Изображение создано с помощью нейросети

Три года в корпусе прошли нелегко — редкие увольнения, форма, судочки с обедом через забор перебрасывала… По итогу — выпускной. У них братство: красивые, умные, сильные «мужики», и все дороги перед ними открыты. Сын ультимативно заявил, что поступает в летное училище (он почти серьезно хотел быть космонавтом, бредил небом). Собрали документы, прошли медкомиссию (и я даже тогда видела в военной карьере только плюсы — войны же никогда не будет).

Он поехал поступать один, прошел 2 этапа, когда отсеялось больше половины кандидатов. Потом звонок в 11 ночи: «Мама, купи билет домой, я за воротами». Без эмоций… купила, прилетел, не поступил.

Я взяла его личное дело, а  там вырваны листы с медкартой. Опять без эмоций, чтобы отвлечь его от этого разочарования, уговорила пойти в гражданский вуз. Прошел без проблем, отучился один семестр, все хорошо. По перед Новым годом говорит: «Я учиться здесь не буду, собираю документы в Военную Академию»… и на этот раз поступил.

Помню, как я прилетела к нему на присягу — был горд, доволен собой, у меня отлегло... Ну, контракт на 5 лет — отучится, год дослужит, потом поймет, что не нужна ему эта военщина, уволится, найдет работу. Диплом же будет с гражданской специальностью.
Изображение создано с помощью нейросети

На второй год начались признания: «Это маразм. Нас здесь ничему не учат, я не могу тренироваться, я здесь с ума сойду…» Тогда уже абсолютно понятно стало, в какой стране мы живем, уже были митинги, посадки, аресты, изнасилование Конституции и все это. А в прошлом году он сказал, что контракт они подписали на 10 лет, а не на 5. Когда подписывал — сам, естественно, не читал, и на руках его не было у него. Недавно только я заставила получить копию.
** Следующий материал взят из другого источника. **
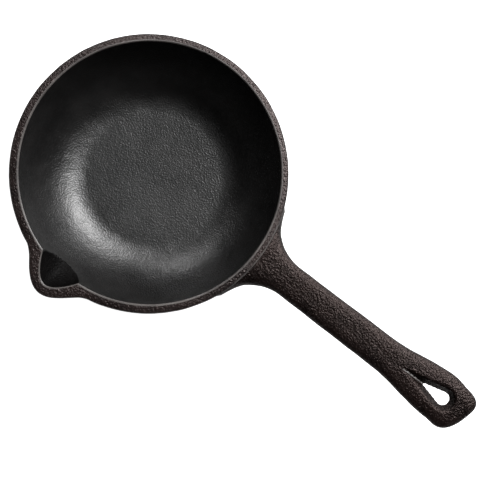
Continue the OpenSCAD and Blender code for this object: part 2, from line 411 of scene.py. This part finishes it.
def iron(name, dark, light, grain, depth, roughness, fine=0.5, pits=0.3, gloss=0.5,
         tint=(1, 1, 1)):
    """Seasoned cast iron: dark in its hollows, light, browner and shinier on its crests.
    Grain is in millimetres, and depth is the height of the grain."""
    material = bpy.data.materials.new(name)
    material.use_nodes = True
    tree = material.node_tree
    shader = tree.nodes["Principled BSDF"]
    shader.inputs["Specular IOR Level"].default_value = gloss
    shader.inputs["Specular Tint"].default_value = (*tint, 1)
    relief = tree.nodes.new("ShaderNodeGroup")
    relief.node_tree = sand_grain
    for label, value in (("Grain", grain), ("Fine", fine), ("Pits", pits)):
        relief.inputs[label].default_value = value
    mix = tree.nodes.new("ShaderNodeMix")
    mix.data_type = "RGBA"
    mix.inputs["A"].default_value = (*dark, 1)
    mix.inputs["B"].default_value = (*light, 1)
    by_crest = maths(tree, "MULTIPLY", relief.outputs["Crest"], CREST_COLOUR)
    patches = spread(tree, relief.outputs["Tone"], 0.35, 0.65)
    by_patch = maths(tree, "MULTIPLY", patches, 1 - CREST_COLOUR)
    share = maths(tree, "ADD", by_crest, by_patch, clamp=True)
    tree.links.new(share, mix.inputs["Factor"])
    tree.links.new(mix.outputs["Result"], shader.inputs["Base Color"])
    worn = maths(tree, "MULTIPLY", relief.outputs["Crest"], CREST_POLISH)
    dull = maths(tree, "MULTIPLY", relief.outputs["Tone"], PATCH_DULLNESS)
    rough = maths(tree, "ADD", dull, maths(tree, "SUBTRACT", roughness, worn))
    tree.links.new(rough, shader.inputs["Roughness"])
    bump = add(tree, "ShaderNodeBump", Strength=1.0, Distance=depth)
    tree.links.new(relief.outputs["Height"], bump.inputs["Height"])
    tree.links.new(bump.outputs["Normal"], shader.inputs["Normal"])
    return material


inside_iron = iron("inside_iron", (0.002, 0.0019, 0.0019), (0.006, 0.0056, 0.0055),
                   grain=0.8, depth=0.12 * MM, roughness=0.3)
outside_iron = iron("outside_iron", (0.002, 0.0014, 0.0013), (0.012, 0.0076, 0.007),
                    grain=1.05, depth=0.3 * MM, roughness=0.27, pits=0.4, gloss=0.3,
                    tint=(1, 0.86, 0.84))


def give(piece, node, slot, *materials):
    """The piece stands for its CAD node, rides with the pan and takes its materials."""
    for material in materials:
        piece.data.materials.append(material)
    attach(piece, "root")
    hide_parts(node)


cooking_floor = cast_piece("cooking_floor_iron", everywhere & in_floor)
bowl_curve = cast_piece("bowl_curve_iron", everywhere & ~in_floor & ~in_upper)
side_wall = cast_piece("side_wall_iron", everywhere & in_upper & ~in_band & ~in_sector)
for piece, node in ((cooking_floor, "cooking_floor"), (bowl_curve, "bowl_curve"),
                    (side_wall, "side_wall")):
    give(piece, node, "bare_iron_inside", inside_iron, outside_iron)


# ---- Rim ------------------------------------------------------------------------------
# The thick top band of the casting. Its top keeps the coarse sand grain. Its inner edge
# was ground clean, so a thin line of brighter metal runs all round and through the spout.

# Lighter iron for the ground inner edge and the flash line. In front of the neck it is a
# painted highlight.
ground_and_highlight_iron = iron("ground_and_highlight_iron", (0.025, 0.022, 0.021), (0.075, 0.067, 0.063),
                   grain=0.8, depth=0.05 * MM, roughness=0.4)
rim = cast_piece("rim_iron_band", everywhere & in_band & ~in_sector)
give(rim, "rim", "bare_iron_outside", inside_iron, outside_iron, ground_and_highlight_iron)


# ---- Pouring spout --------------------------------------------------------------------
# The wall and rim swell out on one side, cast in one with the bowl, and a channel is
# scooped into them. The channel is painted a dull black, as painted shade.

# Painted shade: a blacker, duller iron that darkens the spout's channel.
painted_shade_channel_iron = iron("painted_shade_channel_iron", (0.001, 0.0009, 0.0009), (0.003, 0.0027, 0.0027),
                    grain=1.0, depth=0.26 * MM, roughness=0.4, gloss=0.03)
spout = cast_piece("pouring_spout_iron", everywhere & in_upper & in_sector)
give(spout, "pouring_spout", "bare_iron_outside", inside_iron, outside_iron, ground_and_highlight_iron,
     painted_shade_channel_iron)


# ---- Neck, grip and hanging loop ------------------------------------------------------
# The handle is cast in one with the bowl: a neck that flares into the wall, a crowned
# grip and a wide end with a bevelled teardrop hole. Its faces blend as a sand mould
# blends them, so one skin is drawn round the whole handle and cut into the three.

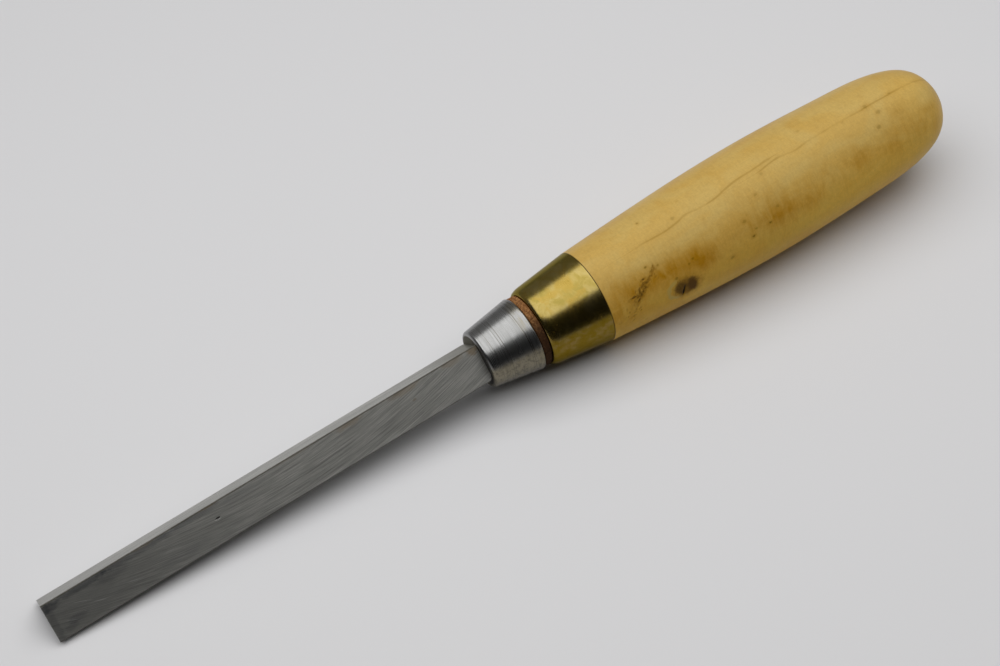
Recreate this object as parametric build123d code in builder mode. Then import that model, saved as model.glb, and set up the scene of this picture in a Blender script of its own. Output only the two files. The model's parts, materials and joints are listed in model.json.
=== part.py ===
from build123d import *
import math
import os

# V parting tool for woodcarving, lying at rest on a bench with its keel up.
# Millimetres, +Z up, +X from the cutting edge to the butt, origin under the
# middle of the tool on the bench. Everything is laid out along the tool's own
# axis, as a distance from the cutting edge, and that axis is tilted so that
# both wings, behind their bevel, and the swell of the handle touch the bench.

# Blade: a folded V of even wall, set a little low at the cutting edge. Its height is that
# of the outside; the wings end square to the wall, so their inner corners stand lower.
BLADE_LENGTH = 116.0
V_ANGLE = 90.0
V_HEIGHT = 6.7
WALL = 2.4
WING_END = 2.5
KEEL_AT_EDGE = 3.4
KEEL_AT_ROOT = 6.25
KEEL_ROUND = 0.15
EDGE_WALL = 0.35
BEVEL_LENGTH = 5.0
RUNOUT_START = 101.0
RUNOUT_END = 112.0
HEEL_ROUND = 1.2
CUT_CLEARANCE = 1.0

# Stem and tang, forged in one with the blade and hidden in the handle
STEM_RADIUS = 4.0
TANG_LENGTH = 60.0
TANG_WIDTH = 5.4
TANG_END_WIDTH = 2.6
TANG_POINT = 0.8
HOLE_EXTRA_DEPTH = 2.0

# Bolster collar, leather washer and ferrule, in the order they slide on. The ferrule's
# rounded shoulder is given as (distance from its front, radius) and ends on its cone.
BOLSTER_LENGTH = 13.2
BOLSTER_FRONT_RADIUS = 7.45
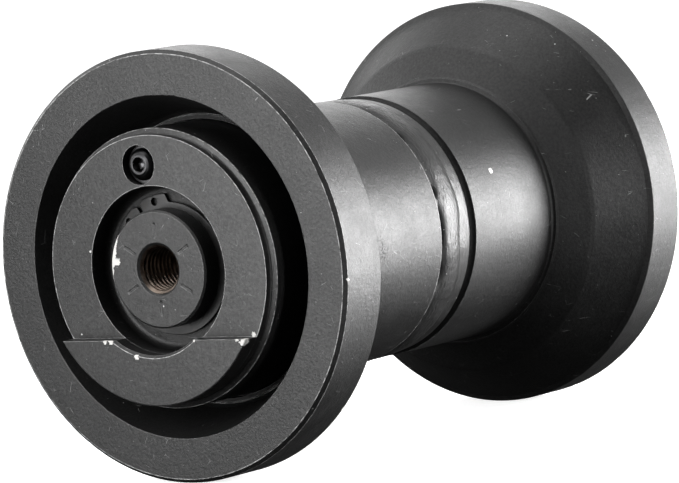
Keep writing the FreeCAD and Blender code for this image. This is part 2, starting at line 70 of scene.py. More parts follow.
# Sizes repeated from the CAD source.
HUB = 55.7 * MM
RIM_WIDTH = {"near": 24.9 * MM, "far": 22.2 * MM}
JOINT = 2.0 * MM
HALF_WELD = 12.7 * MM
WELL = 33.9 * MM
WELL_FLOOR = FACE + 3.95 * MM
WELL_EDGE = 1.1 * MM
COLLAR_FRONT = FACE - 7.1 * MM
COLLAR_TAPER = 2.5 * MM
LEDGE = -27.6 * MM
SHAFT = 24.0 * MM
JOURNAL = 30.0 * MM
WAIST = 28.0 * MM
THREAD_MINOR = 8.65 * MM
HOLE_DEPTH = 42.0 * MM
HOLE_EDGE = 2.3 * MM

# Sizes of the visual model alone.
RIM_EDGE = 1.5 * MM
SHOULDER = FACE - 3.1 * MM
BEAD_NEAR = JOINT - HALF_WELD
BEAD_FAR = JOINT + 10.1 * MM
THREAD_MAJOR = 10.0 * MM
THREAD_PITCH = 2.5 * MM


# ---------------------------------------------------------------- meshes made of rings


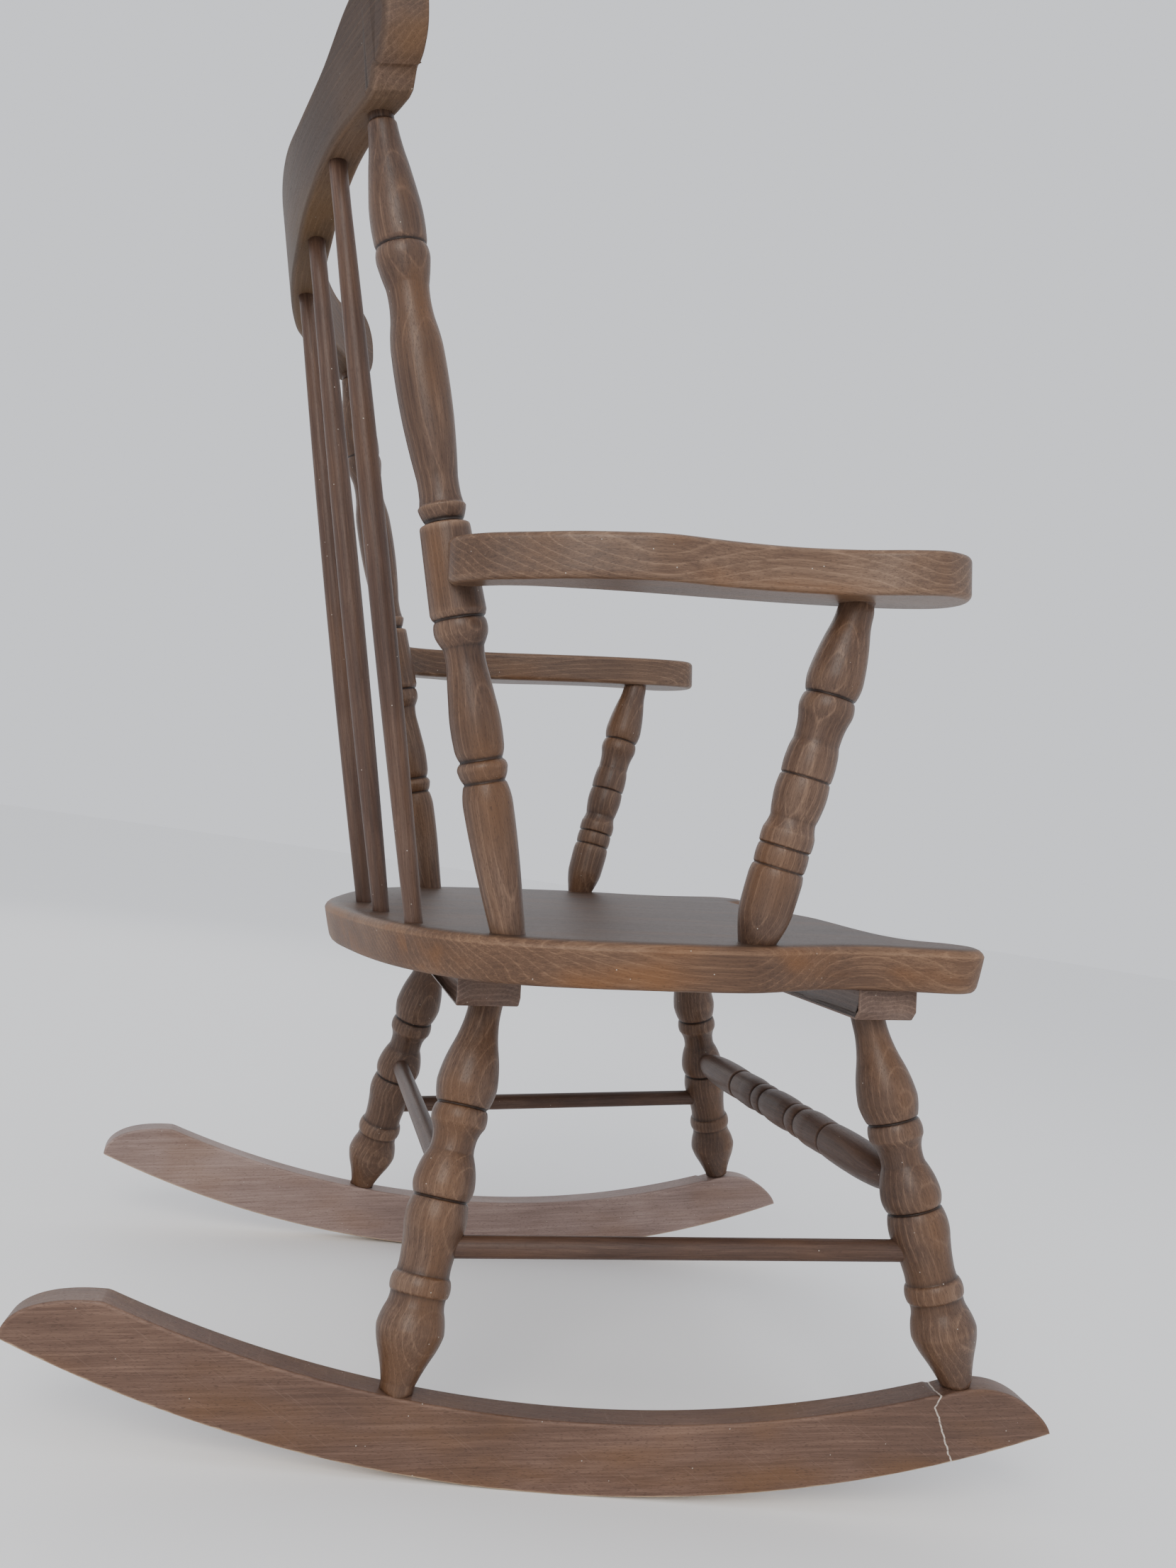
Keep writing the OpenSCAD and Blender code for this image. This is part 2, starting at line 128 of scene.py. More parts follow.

Прочитала контракт, изучила закон о контрактной службе и все сентябрьские поправки: сейчас он обязан выполнять любые приказы, в случае отказа — уголовная ответственность, в зависимости от «преступления» от 5 до 15 лет. Когда началось полномасштабное вторжение, я уже абсолютно ясно отдавала себе отчет, что происходит. И осознание  этого чудовищного терроризма вызывает бессильную злобу. И все 10 месяцев я нахожусь в животном ужасе.

Я научилась фильтровать новости, читать между строк и делать выводы. С критическим мышлением у меня все в порядке. Что будет дальше, не знает абсолютно никто. У каждой стороны конфликта, а их не две, свои прогнозы, варианты, опасения и планы. Радует, что украинские первые лица уже заявляют: «Нам не стоит недооценивать противника», несмотря на то, что «противник» полностью препарирован и доказал свою оперативную и тактическую несостоятельность.

Поэтому я и говорила: «Возможно, не будет второй волны мобилизации (чтобы не всколыхнуть русский бунт, бессмысленный и беспощадный, массы — одурманенные и забитые, все же могут повести себя непредсказуемо), поэтому сейчас могут досрочно выпустить курсантов и начать воевать ими. А по фактам: пятикурсники, которые сейчас должны писать диплом и готовиться к распределению.

По поводу распределения у меня тоже есть жуткая история — как это происходит и для чего в Министерстве обороны ввели специальную должности «айтишника» по  экселевской табличке, вместо этого с сентября они уже 3 раза убывали в «поля», в военную часть — сторожить мобилизованных и обучаться управлению техникой. Хотя их специальность по профилю вуза никакого отношения к этой «технике» не имеет.

И еще один жуткий, бесчеловечный и просто скотский факт. Начальник курса собрал курсантов и заявил по-отечески: «Вы хоть выпуск нормально отметьте, потому что потом половина из вас умрет, а половина калеками останется». Вот и все, пожалуй, здесь я остановлюсь.

Мне 46 лет, я мать-одиночка, но я адекватная, вменяемая женщина, которая хочет жить, которая только пару лет назад, пережив тяжелый развод, начала смотреть в будущее с надеждой и ожиданиями, сейчас находится в состоянии бессилия, в ощущении полного тупика. При этом стараясь сохранить внешнее спокойствие, дать поддержку детям, не сойти с ума от жуткого разочарования в окружающих меня людях, в том числе близких родственников, для которых все происходящее — где-то далеко и не страшно.